Here are three papers that capture the current state of the battle royale. With admission of self promotion here they are.
- “ApproxDet: Content and Contention-Aware Approximate Object Detection for Mobiles,” Ran Xu, Chen-lin Zhang (Nanjing University), Pengcheng Wang, Jayoung Lee, Subrata Mitra (Adobe Research), Somali Chaterji, Yin Li (U of Wisconsin at Madison), and Saurabh Bagchi. Sensys 2020.
- “MCUNet: Tiny Deep Learning on IoT Devices,” Ji Lin, Wei-Ming Chen, Yujun Lin, John Cohn, Chuang Gan, Song Han (MIT). NeurIPS 2020.
- “MobileNetV2:Inverted Residuals and Linear Bottleneck,” Mark Sandler, Andrew Howard, Menglong Zhu, Andrey Zhmoginov, and Liang-Chieh Chen (Google). CVPR 2018.
Our Sensys paper is in object detection and its claim to fame (or for what passes as fame in our circles) is that it can tolerate bumps on the road, like unpredictable contention on the device or the video stream suddenly becoming too complicated like choc-full of objects. For a video demo of our video object detection, take a look here.
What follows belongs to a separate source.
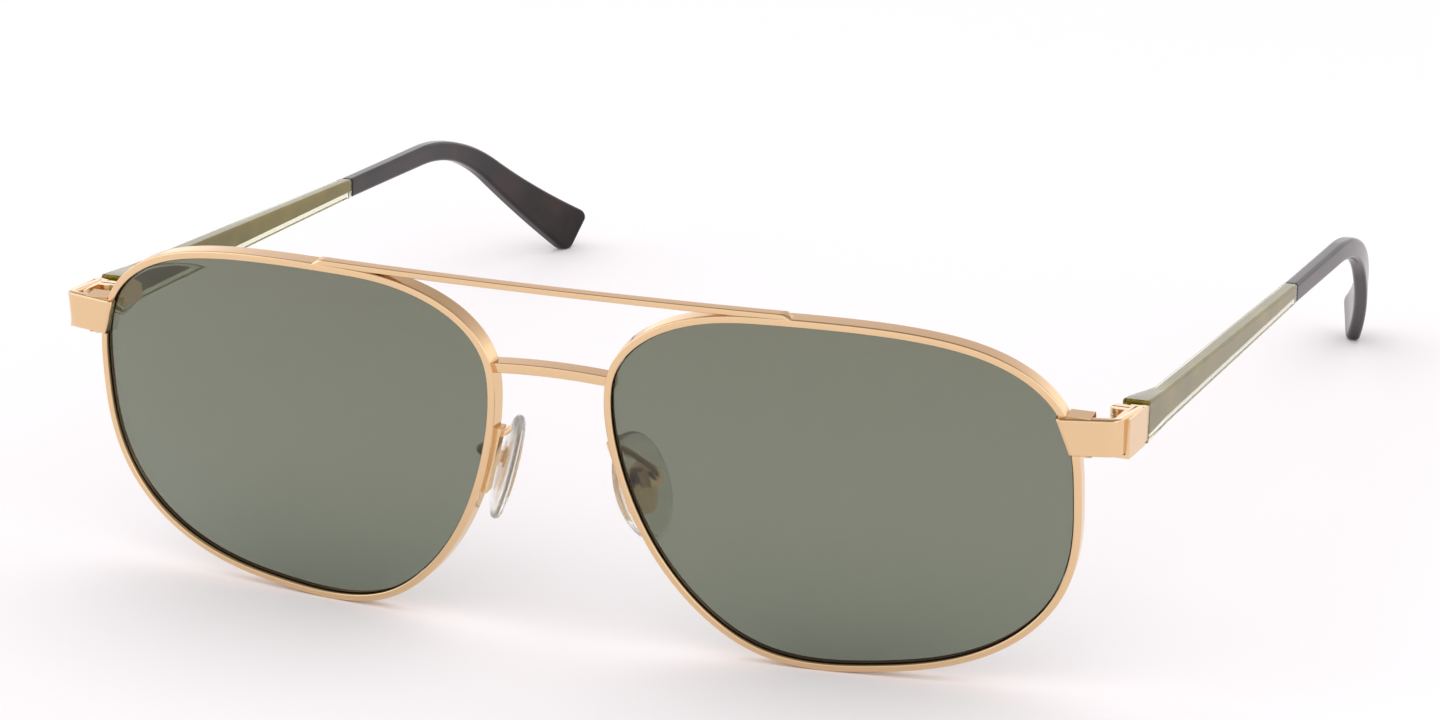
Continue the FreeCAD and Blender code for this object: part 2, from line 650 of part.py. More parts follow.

The comparison point is the state of the art object detection algorithm called Faster R-CNN (23,000+ citations in 5 years cannot be wrong, can it?) coupled with an object flow tracker (called Median Flow).
This topic of video analytics on mobile or embedded devices will continue to see significant activity in both computer vision and systems conferences. This is one of those topics where three stars have lined up and this happens rarely: there are compelling commercial applications (autonomous transportation), there are technology inflections in hardware (embedded and mobile technology), and the technical challenges are fit for a large number of smart people to work away at them.